▸ Task goal
Extract the complete data exactly as given.
================================
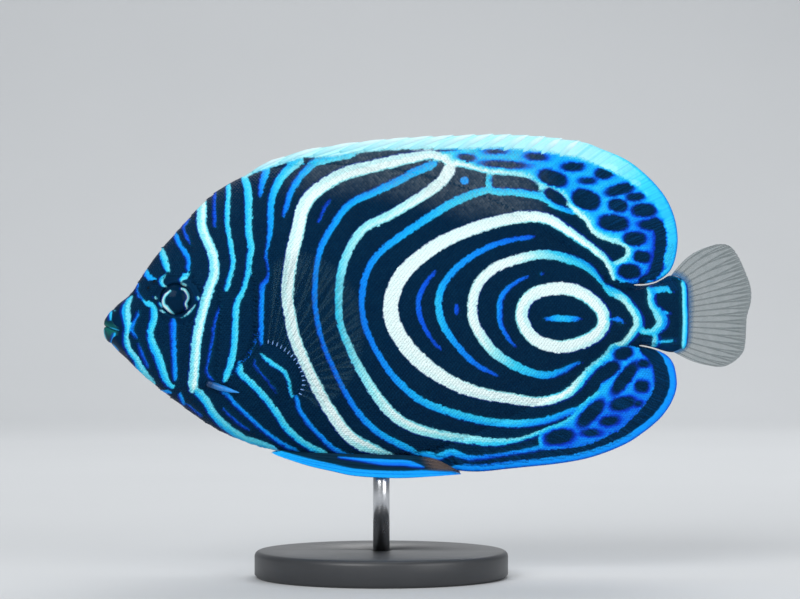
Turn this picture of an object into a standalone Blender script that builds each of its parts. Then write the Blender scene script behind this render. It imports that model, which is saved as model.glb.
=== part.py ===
"""Juvenile emperor angelfish as a still, life-size model on a plain display stand.

The fish faces -X, its left side is towards -Y and its back is up. Points are given in millimetres on the
fish itself: x from mid-length, y from its plane of symmetry and z from its long axis. They become metres
in the part's own frame, whose origin is the centre of the base's underside, when a mesh is made.
"""

import math

import bmesh
import bpy
import numpy as np
from mathutils import Vector

# Driving dimensions, in millimetres.
MM = 0.001
AXIS_HEIGHT = 40.0
GAP = 0.3

# The body without its fins, from snout to tail root, as pairs of x and size.
BACK = [(-48.2, -1.5), (-47.2, 0.1), (-46.2, 1.1), (-44.6, 2.4), (-42.9, 5.1), (-41.0, 7.8), (-38.6, 10.7),
        (-36.0, 13.6), (-33.0, 16.7), (-29.8, 19.0), (-27.0, 20.2), (-23.0, 21.2), (-17.0, 21.8),
        (-10.0, 21.6), (-3.0, 20.6), (5.0, 18.4), (12.0, 15.3), (19.0, 11.2), (25.0, 6.4), (28.0, 3.9),
        (30.0, 3.1), (32.0, 3.2), (34.0, 3.6), (36.4, 4.3), (38.6, 4.4)]
BELLY = [(-48.2, -4.0), (-47.2, -5.5), (-46.0, -6.5), (-43.5, -9.0), (-40.2, -11.8), (-36.5, -14.6),
         (-34.0, -16.4), (-31.0, -18.2), (-28.0, -19.5), (-25.0, -20.5), (-20.0, -21.5), (-14.0, -22.1),
         (-8.0, -22.1), (-3.0, -21.5), (3.0, -20.0), (10.0, -17.2), (17.0, -13.6), (23.0, -9.6),
         (28.0, -5.9), (30.0, -5.2), (33.0, -5.1), (36.4, -5.7), (38.6, -5.6)]
HALF_WIDTH = [(-48.2, 1.1), (-46.5, 2.1), (-44.0, 3.1), (-41.0, 4.2), (-37.0, 5.4), (-33.0, 6.3),
              (-28.0, 6.9), (-22.0, 7.0), (-14.0, 6.7), (-5.0, 6.0), (5.0, 5.0), (15.0, 3.8), (23.0, 2.8),
              (29.0, 2.1), (33.0, 1.7), (37.0, 1.15), (38.6, 0.95)]
KEEL_HALF = [(-48.2, 0.3), (-30.0, 0.4), (-24.0, 0.8), (15.0, 0.8), (30.0, 0.6), (38.6, 0.5)]
SHARPNESS = [(-48.2, 0.8), (-40.0, 0.9), (-28.0, 1.1), (-10.0, 1.35), (25.0, 1.4), (38.6, 1.0)]

# Where the body is parted: the edge of the gill opening against height (-1 belly, 1 back), and the tail.
GILL_EDGE = [(-1.0, -32.0), (-0.7, -31.2), (-0.475, -29.2), (-0.4, -28.2), (-0.3, -26.7), (-0.15, -25.9),
             (0.1, -25.7), (0.35, -26.6), (0.6, -28.0), (1.0, -29.5)]
PEDUNCLE_X = 28.6
TAIL_ROOT_X = 38.6
HEAD_GRID = (22, 25)
TRUNK_GRID = (25, 19)
PEDUNCLE_GRID = (6, 15)

# Relief of the head: how far the gill cover and cheek plate stand up, and the cheek plate's rear edge.
GILL_COVER_RISE = 0.4
GILL_COVER_FADE = 5.0
GILL_COVER_SPAN = (-11.5, 7.5)
CHEEK_RISE = 0.35
CHEEK_EDGE = [(-12.0, -34.2), (-10.5, -32.0), (-6.0, -31.4), (-1.0, -31.1), (4.0, -31.3), (7.0, -32.0)]
CHEEK_SPAN = (-11.8, 6.5)
EDGE_SOFTNESS = 0.5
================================
▸ Result for this task
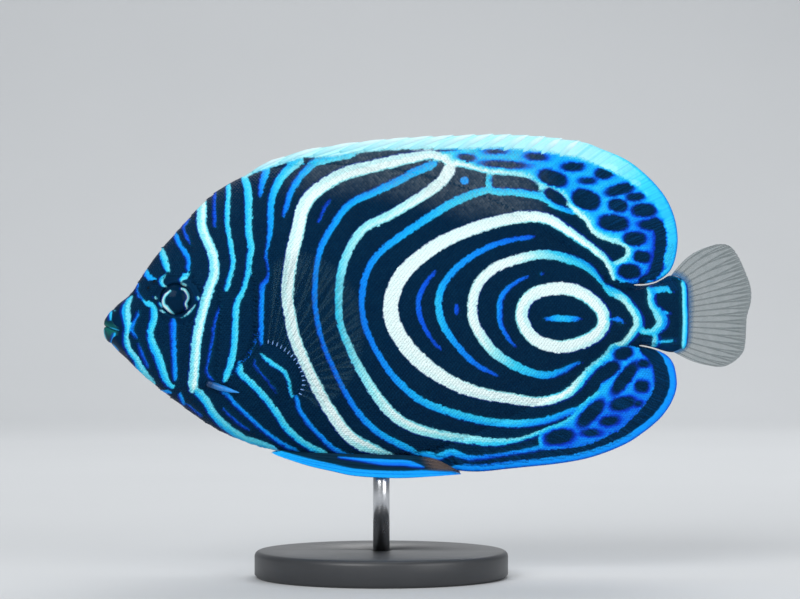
Turn this picture of an object into a standalone Blender script that builds each of its parts. Then write the Blender scene script behind this render. It imports that model, which is saved as model.glb.
=== part.py ===
"""Juvenile emperor angelfish as a still, life-size model on a plain display stand.

The fish faces -X, its left side is towards -Y and its back is up. Points are given in millimetres on the
fish itself: x from mid-length, y from its plane of symmetry and z from its long axis. They become metres
in the part's own frame, whose origin is the centre of the base's underside, when a mesh is made.
"""

import math

import bmesh
import bpy
import numpy as np
from mathutils import Vector

# Driving dimensions, in millimetres.
MM = 0.001
AXIS_HEIGHT = 40.0
GAP = 0.3

# The body without its fins, from snout to tail root, as pairs of x and size.
BACK = [(-48.2, -1.5), (-47.2, 0.1), (-46.2, 1.1), (-44.6, 2.4), (-42.9, 5.1), (-41.0, 7.8), (-38.6, 10.7),
        (-36.0, 13.6), (-33.0, 16.7), (-29.8, 19.0), (-27.0, 20.2), (-23.0, 21.2), (-17.0, 21.8),
        (-10.0, 21.6), (-3.0, 20.6), (5.0, 18.4), (12.0, 15.3), (19.0, 11.2), (25.0, 6.4), (28.0, 3.9),
        (30.0, 3.1), (32.0, 3.2), (34.0, 3.6), (36.4, 4.3), (38.6, 4.4)]
BELLY = [(-48.2, -4.0), (-47.2, -5.5), (-46.0, -6.5), (-43.5, -9.0), (-40.2, -11.8), (-36.5, -14.6),
         (-34.0, -16.4), (-31.0, -18.2), (-28.0, -19.5), (-25.0, -20.5), (-20.0, -21.5), (-14.0, -22.1),
         (-8.0, -22.1), (-3.0, -21.5), (3.0, -20.0), (10.0, -17.2), (17.0, -13.6), (23.0, -9.6),
         (28.0, -5.9), (30.0, -5.2), (33.0, -5.1), (36.4, -5.7), (38.6, -5.6)]
HALF_WIDTH = [(-48.2, 1.1), (-46.5, 2.1), (-44.0, 3.1), (-41.0, 4.2), (-37.0, 5.4), (-33.0, 6.3),
              (-28.0, 6.9), (-22.0, 7.0), (-14.0, 6.7), (-5.0, 6.0), (5.0, 5.0), (15.0, 3.8), (23.0, 2.8),
              (29.0, 2.1), (33.0, 1.7), (37.0, 1.15), (38.6, 0.95)]
KEEL_HALF = [(-48.2, 0.3), (-30.0, 0.4), (-24.0, 0.8), (15.0, 0.8), (30.0, 0.6), (38.6, 0.5)]
SHARPNESS = [(-48.2, 0.8), (-40.0, 0.9), (-28.0, 1.1), (-10.0, 1.35), (25.0, 1.4), (38.6, 1.0)]

# Where the body is parted: the edge of the gill opening against height (-1 belly, 1 back), and the tail.
GILL_EDGE = [(-1.0, -32.0), (-0.7, -31.2), (-0.475, -29.2), (-0.4, -28.2), (-0.3, -26.7), (-0.15, -25.9),
             (0.1, -25.7), (0.35, -26.6), (0.6, -28.0), (1.0, -29.5)]
PEDUNCLE_X = 28.6
TAIL_ROOT_X = 38.6
HEAD_GRID = (22, 25)
TRUNK_GRID = (25, 19)
PEDUNCLE_GRID = (6, 15)

# Relief of the head: how far the gill cover and cheek plate stand up, and the cheek plate's rear edge.
GILL_COVER_RISE = 0.4
GILL_COVER_FADE = 5.0
GILL_COVER_SPAN = (-11.5, 7.5)
CHEEK_RISE = 0.35
CHEEK_EDGE = [(-12.0, -34.2), (-10.5, -32.0), (-6.0, -31.4), (-1.0, -31.1), (4.0, -31.3), (7.0, -32.0)]
CHEEK_SPAN = (-11.8, 6.5)
EDGE_SOFTNESS = 0.5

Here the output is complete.